What is being asked
Quote exactly and only this range of lines in the data below: the line that holds "What build123d script" to the line that holds "# the front with the thumb tab facing -Y.", both included.

The records
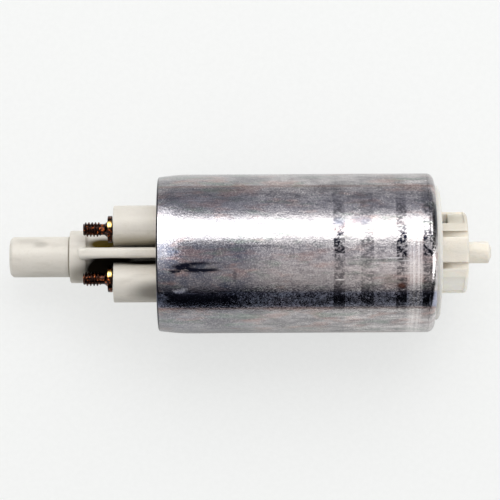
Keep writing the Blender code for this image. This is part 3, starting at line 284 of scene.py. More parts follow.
def can_material(colours):
    """Zinc-plated steel sheet, drawn and rolled: a clear reflection under a thin, patchy dull film.

    Rolling leaves polished rings near the inlet end, and handling leaves dark smears and scratches.
    """
    material, tree, shader, place = new_material("dull_zinc_plated_steel", {})
    parts = add(tree, SPLIT, (add(tree, MAPPING, {"Vector": place, "Scale": (MM, MM, MM)}),))
    along, across = parts.outputs["X"], parts.outputs["Y"]
    grain = patches(tree, place, 0.36, 0.32, 0.68)
    speckle = patches(tree, place, 0.50, 0.40, 0.60, detail=5.0, stretch=1.3)
    clouds = patches(tree, place, 1.7, 0.34, 0.52, 0.15, 1.0, stretch=1.2)
    low_side = add(tree, SOFT_RANGE, (across, 7.0, 0.0))
    outlet_end = add(tree, SOFT_RANGE, (along, 7.0, -5.0))
    inlet_end = add(tree, SOFT_RANGE, (along, 15.0, 27.0, 0.0, 0.65))

    # The film is thin at the outlet end and gone on the rings that the rollers polished
    rings = folded(tree, LARGER, *(add(tree, TIMES, (band(tree, along, start, end, 0.25), share))
                                   for start, end, share in POLISHED))
    middle = add(tree, TIMES_PLUS, (band(tree, across, -13.8, 11.0, 1.8), 0.70, 0.30))
    # A darker tint in dull patches on both outer strips of the can, beyond the middle band
    outer_strips = add(tree, MINUS, (1.0, middle))
    worn = folded(tree, TIMES, rings, clouds, middle)
    drawn_edge = add(tree, TIMES, (add(tree, SOFT_RANGE, (along, -20.2, -18.6, 0.28, 0.0)),
                                   patches(tree, place, 3.0, 0.35, 0.60, 0.4, 1.0)))
    swirl = add(tree, MINUS, (smudge(tree, place, (-16.4, -9.5, 16.4), (2.6, 1.3, 3.0), 1.2),
                              smudge(tree, place, (-17.0, -9.0, 16.8), (2.4, 1.1, 3.0), 1.2)),
                use_clamp=True)
    film = add(tree, SOFT_RANGE, (along, -12.0, 7.0, -0.17, 0.12))
    film = add(tree, TIMES_PLUS, (inlet_end, 0.06, film))
    film = folded(tree, PLUS, film, patches(tree, place, 7.0, 0.35, 0.65, -0.04, 0.04, stretch=3.0),
                  patches(tree, place, 2.2, 0.35, 0.65, -0.06, 0.06, stretch=1.5),
                  patches(tree, place, 0.9, 0.40, 0.60, -0.06, 0.08),
                  add(tree, RANGE, (grain, 0.0, 1.0, -0.12, 0.15)))
    film = add(tree, TIMES_PLUS, (worn, -0.42, film))
    film = add(tree, PLUS, (film, swirl))
    film = add(tree, PLUS, (film, drawn_edge), use_clamp=True)

    # Dark marks: specks in the rings, a smear on top, and painted shade as a dark line along the
    # outlet end's bent edge
    crown = add(tree, TIMES_PLUS, (band(tree, across, -2.0, 3.2, 0.9), 0.45, 0.65))
    specks = folded(tree, TIMES, add(tree, SOFT_RANGE, (speckle, 0.1, 0.6, 0.30, 1.1)), worn, crown)
    oval = add(tree, MINUS, (smudge(tree, place, (-11.8, -4.5, 18.4), (8.6, 1.6, 5.0), 2.2),
                             smudge(tree, place, (-10.6, -4.4, 18.4), (6.6, 1.0, 5.0), 1.8)))
    oval = add(tree, LARGER, (oval, smudge(tree, place, (-17.2, -5.5, 18.2), (3.4, 0.6, 5.0), 1.1)))
    smear = add(tree, TIMES, (oval, patches(tree, place, 0.7, 0.36, 0.52, stretch=3.5)))
    # The last band is painted shade along the outlet end's bent edge
    stain = folded(tree, LARGER, specks, smear, band(tree, along, -21.74, -21.42, 0.05))

    # Broad tones: painted reflection, dimmer over the outlet end and most of all on the lower side;
    # painted reflection, paler on the lower side towards the inlet end; and one pale turned ring
    dimmed_reflection = folded(tree, TIMES, outlet_end, add(tree, SOFT_RANGE, (across, 2.4, -0.8, 0.30, 1.0)),
                 add(tree, RANGE, (across, -14.0, -10.0, 0.5, 1.0)),
                 patches(tree, place, 4.0, 0.36, 0.60, 0.65, 1.0))
    turned = patches(tree, add(tree, COMBINE, {"X": add(tree, SPLIT, (place,)).outputs["X"]}),
                     0.55, 0.42, 0.58, 0.25, 0.9)
    pale_ring = folded(tree, TIMES, band(tree, along, 37.0, 40.1, 0.2), low_side, turned,
                       add(tree, RANGE, (across, -13.0, -9.0, 0.4, 1.0)))
    # Painted reflection: the bluish tint and the two edge lines
    shade, *lines = [(add(tree, TIMES, (band(tree, across, start, end, soft), strength)), hue)
                     for start, end, soft, strength, hue in (CAN_REFLECTION_TINT, *CAN_REFLECTION_EDGES)]
    dull = patches(tree, place, 2.6, 0.44, 0.62, 0.0, 0.75, stretch=3.5)
    layers = (
        (film, colours.can_film),
        # Painted reflection: darker over the outlet end, most of all on the lower side
        (dimmed_reflection, "#5C6272"),
        # Painted reflection: paler on the lower side towards the inlet end
        (add(tree, TIMES, (inlet_end, low_side)), "#ECE6E5"),
        (patches(tree, place, 1.3, 0.46, 0.66, 0.0, 0.40, stretch=1.6), "#77757B"),
        (add(tree, TIMES, (outer_strips, dull)), "#6C6A6E"),
        *((patches(tree, place, size, low, high, 0.0, strength, stretch), hue)
          for size, low, high, strength, stretch, hue in CAN_TINTS),
        (add(tree, RANGE, (grain, 0.45, 0.0, 0.0, 0.26)), "#50505A"),
        (add(tree, RANGE, (grain, 0.55, 1.0, 0.0, 0.20)), "#FFFAF6"),
        shade,
        (pale_ring, "#FFFAF8"),
        *lines,
        (add(tree, TIMES, (stain, 0.92)), colours.can_stain_and_edge_shade),
        *((smudge(tree, place, centre, reach, strength), hue)
          for centre, reach, strength, hue in CAN_MARKS))
    tone = colours.can_metal
    for share, hue in layers:
        tone = add(tree, MIX, (share, tone, hue))
    scratches = patches(tree, place, 0.32, 0.70, 0.76, stretch=30.0, detail=1.0)
    rough = add(tree, RANGE, (film, 0.0, 0.5, 0.09, 0.24))
    rolled = band(tree, along, 19.6, 36.6, 1.0)
    for mark, more in ((speckle, 0.04), (rolled, 0.05), (scratches, 0.12)):
        rough = add(tree, TIMES_PLUS, (mark, more, rough))
    height = add(tree, TIMES_PLUS, (grain, 0.5, speckle))
    height = add(tree, TIMES_PLUS, (scratches, -0.4, height))
    wire_up(tree, shader, {"Base Color": tone, "Roughness": rough,
                           "Metallic": add(tree, MINUS, (1.0, film)),
                           "Normal": add(tree, BUMP, {"Height": height, "Distance": 0.0000075})})
    return material


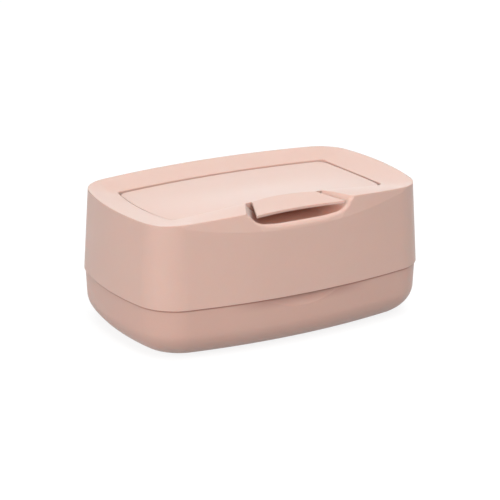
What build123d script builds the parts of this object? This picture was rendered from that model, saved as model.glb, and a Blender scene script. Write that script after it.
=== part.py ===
from build123d import *
import os
from math import atan2, cos, degrees, hypot, radians, sin, sqrt

# Baby wipes box: a bowl-bottomed tray, a tall drafted cover that lifts off it, and a flap lid
# that lies in a well in the cover's dished top. Millimetres, Z up, standing on Z = 0,
# the front with the thumb tab facing -Y.

# Overall plan, measured at the cover's lower edge
box_length = 240.0
box_depth = 155.3
side_radius = 469.0  # the long sides bow out on this radius
end_radius = 205.5  # and the short ends on this one
corner_radius = 32.5

# Heights above the table
parting_height = 40.3
rim_height = 100.8

# Cover shell
cover_wall = 2.2
cover_lean = 3.8  # the wall leans in this far from the parting line to the rim
roof_thickness = 2.4

# Top of the cover: dished from the rim to the well, swelling to a crown at the front
crown_rise = 3.9
dish_depth = 5.3
ring_width = 24.8
swell_back = 25.2
swell_front_inset = 7.8  # where the swell is full, behind the rim's front
swell_half_width = 116.0

# Lens-shaped facet under the front edge
facet_drop = 11.7
facet_lean = 0.20  # how far it leans back for each millimetre up
facet_radius = 486.0

# Well for the flap lid
well_half_length = 91.2
well_half_depth = 49.5
well_shift = 1.5
well_end_radius = 326.0
well_side_radius = 522.0
well_corner = 4.5
well_wall = 2.0
well_depth = 22.6
well_floor = 2.0

# Raised dispensing deck in the well
deck_half_length = 74.0
deck_half_depth = 33.0
deck_shift = -2.5
deck_corner = 22.0
deck_drop = 10.6  # deck top below the rim
deck_thickness = 2.0
mouth_half_length = 50.0
mouth_half_depth = 21.0

# Flap lid
lid_gap = 0.8
lid_corner = 8.0
lid_skin = 2.2
lid_skirt = 1.8
lid_skirt_drop = 12.0  # skirt's lower edge below the rim
lid_crown = 5.4
lid_dish = 5.85
lid_draft = 0.8  # the skirt leans in this much over its height

# Thumb tab
crease_inset = 6.7  # behind the well's front edge
tab_slope = 0.162
tab_dish_radius = 394.0
tab_thickness = 1.9
tab_root_half_width = 26.8
tab_tip_half_width = 36.4
tab_tip_inset = 2.9  # behind the rim's front, at the tip's corners
tab_middle_inset = 9.0
tab_lap = 1.5  # how far the tab runs in under the lid's skin
tab_trim = 3.5  # and how far its hollow top is cut back

# Finger scoop under the tab: its floor drops from the lip and climbs back into the well
scoop_front_half_width = 45.2
scoop_back_half_width = 33.9
scoop_side_slope = 0.607
scoop_side_inset = 3.6  # where the front half width is measured, behind the rim's front
scoop_mouth_out = 4.4
scoop_mouth_drop = 6.0
scoop_lip_inset = 0.6
scoop_lip_drop = 8.2
scoop_floor_drop = 12.6
scoop_middle_back = 4.0
scoop_middle_drop = 9.6
scoop_end_past = 3.0
scoop_end_drop = 4.2
scoop_corner = 14.0
scoop_wall = 2.2
scoop_lip_round = 2.2

# Flap hinge: one short pin at each end of the lid
hinge_y = 38.0
hinge_drop = 8.8
pin_radius = 1.5
pin_length = 9.6
pin_in_lid = 3.2
pin_running_gap = 0.06
pin_press_gap = 0.01
pin_end_gap = 0.4
pin_chamfer = 0.3
lid_boss_radius = 3.2
lid_boss_length = 2.6
cover_boss_radius = 4.0
pin_socket_floor = 1.6

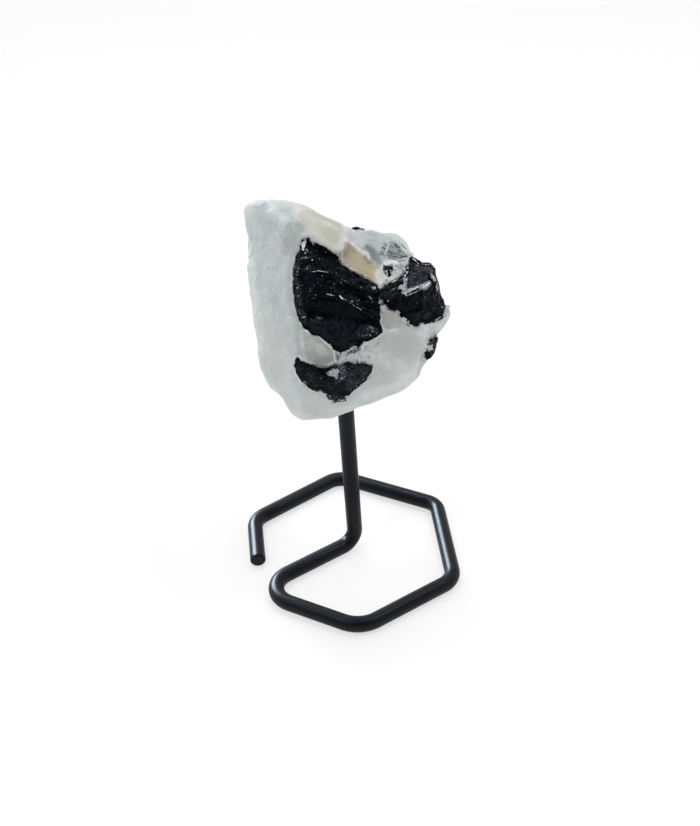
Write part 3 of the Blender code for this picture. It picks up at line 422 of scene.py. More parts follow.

Written solution
What build123d script builds the parts of this object? This picture was rendered from that model, saved as model.glb, and a Blender scene script. Write that script after it.
=== part.py ===
from build123d import *
import os
from math import atan2, cos, degrees, hypot, radians, sin, sqrt

# Baby wipes box: a bowl-bottomed tray, a tall drafted cover that lifts off it, and a flap lid
# that lies in a well in the cover's dished top. Millimetres, Z up, standing on Z = 0,
# the front with the thumb tab facing -Y.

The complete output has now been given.